The program giving this output:

    C:\Python36\python.exe C:/Users/LENOVO/PycharmProjects/MarkDmo001/Numpy.py
Cost after iteration 0: 5.263853
C:/Users/LENOVO/PycharmProjects/MarkDmo001/logisticReg.py:25: RuntimeWarning: overflow encountered in exp
  return 1 / (1 + np.exp(-x))
C:/Users/LENOVO/PycharmProjects/MarkDmo001/logisticReg.py:33: RuntimeWarning: divide by zero encountered in log
  cost = (-1 / m) * np.sum(y_train * np.log(a) + (1 - y_train) * np.log(1 - a))
C:/Users/LENOVO/PycharmProjects/MarkDmo001/logisticReg.py:33: RuntimeWarning: invalid value encountered in multiply
  cost = (-1 / m) * np.sum(y_train * np.log(a) + (1 - y_train) * np.log(1 - a))
Cost after iteration 500: nan
Cost after iteration 1000: nan
Cost after iteration 1500: nan
Cost after iteration 2000: nan
Cost after iteration 2500: nan
Cost after iteration 3000: nan
Cost after iteration 3500: nan
Cost after iteration 4000: nan
Cost after iteration 4500: nan
Cost after iteration 5000: nan
Cost after iteration 5500: nan
Cost after iteration 6000: nan
Cost after iteration 6500: nan
Cost after iteration 7000: nan
Cost after iteration 7500: nan
Cost after iteration 8000: nan
Cost after iteration 8500: nan
Cost after iteration 9000: nan
Cost after iteration 9500: nan

Accuracy: 
0.0

Solution

  • The problem is exploding gradients. You need to normalize your input to [0, 1].

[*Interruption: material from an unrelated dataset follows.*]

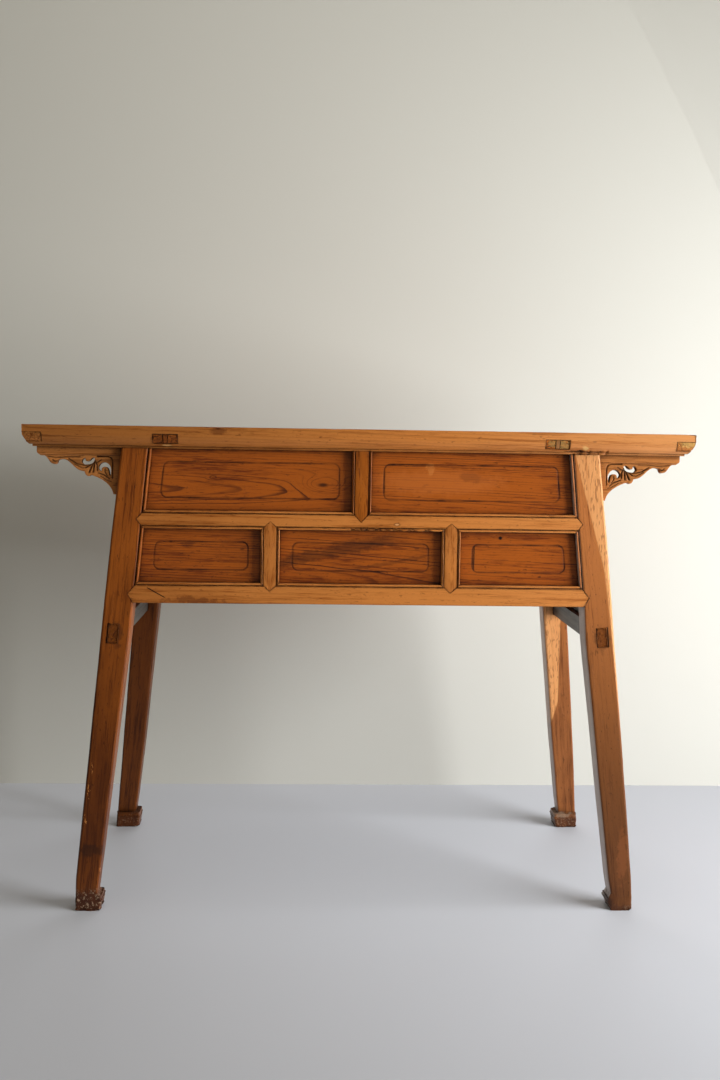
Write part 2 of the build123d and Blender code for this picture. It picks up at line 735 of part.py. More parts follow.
for end_y, end_name in ENDS.items():
    with BuildPart() as top_board:
        with BuildSketch(Plane.XY.offset(BOARD_BOTTOM)):
            with Locations((0, end_y * HALF_OPENING_Y / 2)):
                Rectangle(2 * HALF_OPENING_X, HALF_OPENING_Y)
        extrude(amount=BOARD_THICKNESS)
        with BuildSketch(Plane.XY.offset(BOARD_BOTTOM)):
            with Locations((0, end_y * (HALF_OPENING_Y + BOARD_TONGUE) / 2)):
                Rectangle(2 * (HALF_OPENING_X + BOARD_TONGUE), HALF_OPENING_Y + BOARD_TONGUE)
        extrude(amount=BOARD_TONGUE_THICKNESS)
        joint_foot = BOARD_BOTTOM + (BOARD_THICKNESS - BOARD_JOINT_THICKNESS) / 2
        joint_reach = BOARD_JOINT if end_name == "front" else BOARD_JOINT + GROOVE_CLEARANCE
        joint_mode = Mode.ADD if end_name == "front" else Mode.SUBTRACT
        with BuildSketch(Plane.XY.offset(joint_foot)):
            with Locations((0, joint_reach / 2)):
                Rectangle(2 * HALF_OPENING_X, joint_reach)
        extrude(amount=BOARD_JOINT_THICKNESS, mode=joint_mode)
        for key in KEYS.values():
            add(key, mode=Mode.SUBTRACT)
    write_piece(top_board, f"top_board_{end_name}")

TENON_FOOT = BATTEN_BOTTOM + BATTEN_SHOULDER
BATTEN_TENON = BOARD_BOTTOM - TENON_FOOT

with BuildPart() as wedges:
    for centre in BATTEN_X.values():
        for end_y in ENDS:
            face_y = end_y * HALF_Y
            tip_y = face_y - end_y * WEDGE_LENGTH
            with BuildSketch(Plane.XY.offset(TENON_FOOT)):
                with BuildLine():
                    Polyline((centre - WEDGE_WIDTH / 2, face_y), (centre + WEDGE_WIDTH / 2, face_y),
                             (centre + WEDGE_TIP / 2, tip_y), (centre - WEDGE_TIP / 2, tip_y),
                             close=True)
                make_face()
            extrude(amount=BATTEN_TENON)
    add(SLAB, mode=Mode.INTERSECT)
write_piece(wedges, "batten_wedges")

BATTENS = {}
for side, side_name in SIDES.items():
    with BuildPart() as batten:
        with BuildSketch(Plane.XY.offset(TENON_FOOT)):
            with Locations((BATTEN_X[side], 0)):
                Rectangle(BATTEN_WIDTH - 2 * BATTEN_SHOULDER, TOP_DEPTH)
        extrude(amount=BATTEN_TENON)
        with BuildSketch(Plane.XY.offset(BATTEN_BOTTOM)):
            with Locations((BATTEN_X[side], 0)):
                Rectangle(BATTEN_WIDTH, 2 * HALF_OPENING_Y)
        extrude(amount=BATTEN_HEIGHT)
        add(KEYS[side])
        add(SLAB, mode=Mode.INTERSECT)
        add(wedges.part, mode=Mode.SUBTRACT)
    BATTENS[side] = batten.part
    write_piece(batten, f"top_batten_{side_name}")


# ---------------------------------------------------------------- top frame
def top_prism(points, foot, height):
    """Upright prism on a plan outline, cut to the moulded slab."""
    with BuildPart() as prism:
        with BuildSketch(Plane.XY.offset(foot)):
            with BuildLine():
                Polyline(*points, close=True)
            make_face()
        extrude(amount=height)
        add(SLAB, mode=Mode.INTERSECT)
    return prism.part


TONGUE_IN = HALF_X - CORNER_TONGUE_WIDTH


def corner_tongue(side, end_y):
    """Tongue of an end rail that fills an open slot at the end of a long rail."""
    points = [
        (side * TONGUE_IN, end_y * HALF_Y),
        (side * HALF_X, end_y * HALF_Y),
        (side * TONGUE_IN, end_y * (HALF_Y - CORNER_TONGUE_WIDTH)),
    ]
    return top_prism(points, UNDERSIDE + CORNER_TONGUE_RISE, CORNER_TONGUE_HEIGHT)


TONGUES = {(side, end_y): corner_tongue(side, end_y) for side in SIDES for end_y in ENDS}

for end_y, end_name in ENDS.items():
    plan = [
        (-HALF_X, end_y * HALF_Y),
        (HALF_X, end_y * HALF_Y),
        (HALF_OPENING_X, end_y * HALF_OPENING_Y),
        (-HALF_OPENING_X, end_y * HALF_OPENING_Y),
    ]
    housed = [board_groove.part, *GROOVES.values(), *BATTENS.values(), wedges.part]
    housed += [TONGUES[side, end_y] for side in SIDES]
    housed += [CORES[side, end_y] for side in SIDES]
    housed += [SPANDRELS[end_name, side_name] for side_name in SIDES.values()]
    if end_name == "front":
        housed.append(CENTRE_BLANK)
    with BuildPart() as long_rail:
        add(top_prism(plan, UNDERSIDE, TOP_THICKNESS))
        for neighbour in housed:
            add(neighbour, mode=Mode.SUBTRACT)
    write_piece(long_rail, f"top_{end_name}_rail")

for side, side_name in SIDES.items():
    plan = [
        (side * HALF_X, -HALF_Y),
        (side * HALF_X, HALF_Y),
        (side * HALF_OPENING_X, HALF_OPENING_Y),
        (side * HALF_OPENING_X, -HALF_OPENING_Y),
    ]
    with BuildPart() as end_rail:
        add(top_prism(plan, UNDERSIDE, TOP_THICKNESS))
        for end_y in ENDS:
            add(TONGUES[side, end_y])
        add(board_groove.part, mode=Mode.SUBTRACT)
        for end_name in ENDS.values():
            add(SPANDRELS[end_name, side_name], mode=Mode.SUBTRACT)
    write_piece(end_rail, f"top_{side_name}_end")
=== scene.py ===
from functools import reduce
from math import radians

import bmesh
import bpy
import numpy as np
from mathutils import Euler, Matrix, Vector, noise


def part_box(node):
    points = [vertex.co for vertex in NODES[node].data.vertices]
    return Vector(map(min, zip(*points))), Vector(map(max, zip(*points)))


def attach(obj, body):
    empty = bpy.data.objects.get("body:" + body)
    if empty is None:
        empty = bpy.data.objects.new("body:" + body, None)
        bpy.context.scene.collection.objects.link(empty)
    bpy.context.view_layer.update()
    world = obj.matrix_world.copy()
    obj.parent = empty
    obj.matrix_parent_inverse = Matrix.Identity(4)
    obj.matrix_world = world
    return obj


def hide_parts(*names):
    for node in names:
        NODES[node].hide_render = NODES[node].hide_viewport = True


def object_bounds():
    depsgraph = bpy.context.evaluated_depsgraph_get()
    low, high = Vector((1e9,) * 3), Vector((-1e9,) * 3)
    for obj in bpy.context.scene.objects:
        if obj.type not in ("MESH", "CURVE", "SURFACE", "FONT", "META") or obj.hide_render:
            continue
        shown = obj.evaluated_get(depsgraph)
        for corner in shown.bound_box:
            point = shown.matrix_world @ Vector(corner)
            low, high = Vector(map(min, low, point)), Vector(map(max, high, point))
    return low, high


# The looks of an old Chinese altar table of honey-coloured elm: hand-planed rails and legs with
# worn arrises, red-brown panels, carved spandrels, end-grain patches and battered feet.
# Metres throughout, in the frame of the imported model.

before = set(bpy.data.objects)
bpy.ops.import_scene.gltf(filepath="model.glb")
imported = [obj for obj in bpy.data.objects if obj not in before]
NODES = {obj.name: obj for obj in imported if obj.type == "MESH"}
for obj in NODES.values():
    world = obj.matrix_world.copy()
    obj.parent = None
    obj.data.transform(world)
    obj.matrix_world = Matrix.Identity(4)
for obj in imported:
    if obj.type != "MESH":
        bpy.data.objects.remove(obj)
CAD_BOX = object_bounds()
MM = 0.001
X, Y, Z = range(3)


def mm(*sizes):
    """Millimetres, in metres."""
    return tuple(size * MM for size in sizes)


# ---- places worked out from the frame
BOX_LOW, BOX_HIGH = (Vector(corner) for corner in CAD_BOX)
TOP_LOW, TOP_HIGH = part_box("top_front_rail")
LEG_LOW, LEG_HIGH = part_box("leg_front_right")
UNDERSIDE = TOP_LOW.z
FRONT_EDGE = TOP_LOW.y
END_OVERHANG = 174 * MM  # of the top past the legs
LEG_TOP_X = BOX_HIGH.x - END_OVERHANG


# ---- colours
def srgb(r, g, b):
    """Linear colour from 0-255 display values."""
    def linear(c):
        c /= 255
        return c / 12.92 if c <= 0.04045 else ((c + 0.055) / 1.055) ** 2.4
    return (linear(r), linear(g), linear(b), 1.0)


def shade(colour, share):
    """The same colour, darker below 1 and paler above."""
    return tuple(min(1.0, share * c) for c in colour[:3]) + (1.0,)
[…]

    If you look at feature 3 and feature 23 in your training data, you will see values larger than 3000. After these get multiplied with your initial weights, they still lie in range [0, 30]. Thus, in the first iteration, the z vector contains only positive numbers with values up to around 50. As a result, the a vector (the output of your sigmoid) looks like this:

    [0.9994797 0.99853904 0.99358676 0.99999973 0.98392862 0.99983016 0.99818802 ...]
    

    So in the first step, your model always predicts 1 with a high confidence. But that is not always right and the high probabilities that your model output lead to a large gradient, which you can see when you look at the highest values of dw. In my case,

    • dw[3] was 388
    • dw[23] was 571

    and the other values lay in [0, 55]. So, you can clearly see how the large inputs in these features lead to an exploding gradient. Because gradient descent now takes a way too large step into the opposite direction, the weights in the next step are not in [0, 0.01], but in [-285, 0.002], which only makes things worse. In the next iteration, z contains values around - 1 million, which leads to the overflow in the sigmoid function.

    Solution

    1. Normalize your inputs to [0, 1]
    2. Use weights in [-0.01, 0.01], so that they roughly cancel each other out. Otherwise, your values in z still scale linearly with the number of features you have.

    As for normalizing the inputs, you can use sklearn's MinMaxScaler:

    x_train, x_test, y_train, y_test, m = load_dataset()
    
    scaler = MinMaxScaler()
    x_train_normalized = scaler.fit_transform(x_train.T).T
    
    neuralNet = Neural_Network()
    
    '''
       step-2 : Train the network
    '''
    
    neuralNet.train(x_train_normalized, y_train,10000,m)
    
    # Use the same transformation on the test inputs as on the training inputs
    x_test_normalized = scaler.transform(x_test.T).T
    y_predicted = neuralNet.predict(x_test_normalized)
    

    The .Ts are because sklearn expects training inputs to have the shape (num_samples, num_features), while your x_train and x_test have the shape (num_features, num_samples).